3. CAD and technical 3D (mechanical and BIM)
The least glamorous path on this list, and that's the point — almost no hobbyist competes here. Manufacturing is reshoring, the workforce is aging out, and there's a structural shortage of people who can model parts, run assemblies, and produce drawings. It pays steadily and is the most AI-resistant lane (engineering judgment and liability don't automate). If you like precision over pretty, this is wide open. Covered in Article 8.
- Demand Structural shortage; aging workforce; reshoring; ~16,200 US openings a year.
- First portfolio Parametric models in Fusion 360 or SolidWorks with proper drawings and tolerances.
- AI exposure Low — engineering accountability protects these roles.
4. Real-time / Unreal generalist (beyond games)
Game-engine skills now power events, simulation, training, automotive configurators, broadcast graphics, and virtual production — not just games. A generalist who can build and light an Unreal scene is employable across many industries that aren't "the games industry," and most have far less competition.
Interiors, exteriors, walkthroughs for developers and architects. Freelance-friendly, lowest barrier to first money.
Packshots, configurators, AR try-on. High volume, growing 13–23% a year — volume makes junior seats.
Mechanical parts, BIM, drawings. Aging workforce plus reshoring = shortage. Least crowded, most AI-resistant.
Unreal for events, training, simulation, broadcast, automotive. Game skills, far less competition.
It's not only about the field — it's about where you are
Your location changes the math.

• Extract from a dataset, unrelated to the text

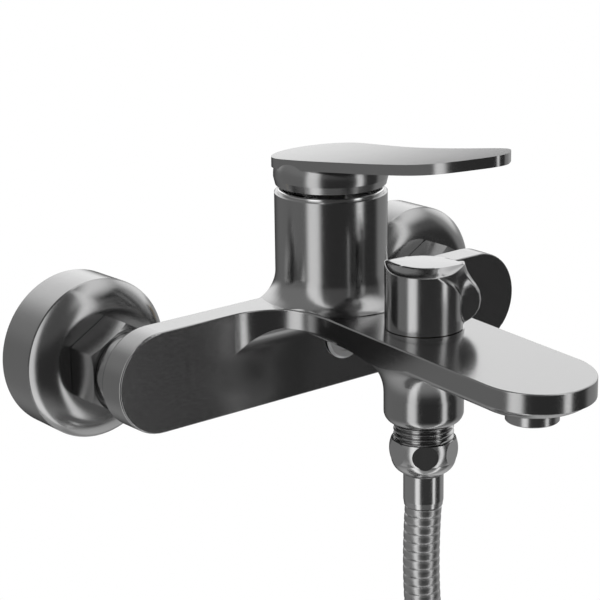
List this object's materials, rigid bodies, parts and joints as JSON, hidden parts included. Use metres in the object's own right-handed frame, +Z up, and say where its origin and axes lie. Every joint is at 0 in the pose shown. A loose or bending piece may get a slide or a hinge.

If you're in or near a lower-cost production region, the realistic first job is often an outsourcing or co-development studio that supplies assets to Western publishers — a faster door than applying cold to a foreign AAA studio.
Eastern Europe is the clearest example. Ukraine, in particular, has become a major creative-production hub: outsourcing houses like Room 8 Studio (700-plus specialists) and 3D-Ace build game art, environments, and visualization for studios worldwide, and the country has a deep bench of archviz and product-3D freelancers on platforms like Upwork and ArtStation. Poland, Romania, and the wider region play the same role. For a newcomer there, the green paths above plus a local outsourcing studio is often the single most realistic on-ramp.
The paths everyone wants — and why they're brutal
These industries are real, large, and worth aiming at eventually. But as a first job with no track record, they're the hardest doors in 3D. Honesty helps more than encouragement here.
These attract the most applicants on earth, and the 2023 to 2025 layoffs put thousands of experienced artists back on the market — all competing for the same junior-adjacent seats. A studio choosing between a beginner and a laid-off senior with shipped titles will rarely pick the beginner. You can still get here — but usually through a green path, not straight into the red one.
The honest path map
| Path | Junior demand | Competition | AI exposure | Best first step |
|---|---|---|---|---|
| Archviz | High | Medium | Medium | Photoreal interiors in a real-time engine |
| Product / e-commerce | High | Medium | Medium | Studio-lit packshots vs real photos |
| CAD / technical | High | Low | Low | Parametric parts plus proper drawings |
| Real-time generalist | Medium | Medium | Medium | One polished, optimized Unreal scene |
| Mobile / indie games | Medium | Medium-high | Medium | Stylized low-poly asset packs |
| AAA game art | Cyclical | Extreme | Medium | Enter via another path first |
| Film VFX hero roles | Project-based | Extreme | Mixed | Matchmove or via real-time |
How to actually start — regardless of path
- Master the fundamentals first. Topology, UVs, lighting, materials (Articles 1 and 2). These transfer across every path, so you're never locked in.
- Pick a green path as your entry point, even if your dream is a red one. Get paid, get experience, get a network.
- Build a portfolio that mirrors paid work, not showpiece art. For archviz, show rooms. For product, show packshots. For CAD, show drawings. Recruiters hire what looks like the job.
- Use AI as leverage (Article 3) to deliver faster — but never as a substitute for the fundamentals that make you hireable.
- Go deep, then sideways. Specialize enough to get hired, then use that base to move toward the industry you actually want.
What we covered
- The jobs exist — beginners just aim at the hardest entry points (AAA games, film VFX) and miss the open ones.
- Genuinely newcomer-friendly: archviz, product/e-commerce 3D, and CAD/technical — high demand, lower competition. CAD has the hardest numbers (~16,200 US openings a year, degree often optional) and is the most AI-resistant.
- Real-time and Unreal generalist work spreads far beyond games (events, training, automotive, broadcast) with less competition.
- Location matters: in Eastern Europe — Ukraine especially, with outsourcing leaders like Room 8 Studio and 3D-Ace — a local co-dev or outsourcing studio is often the most realistic first job.
- AAA game art and film VFX are real goals but brutal first jobs, made harder by experienced people displaced in 2023 to 2025.
- Best strategy: master transferable fundamentals, enter through a green path, build a portfolio that mirrors paid work, then move sideways toward your dream field.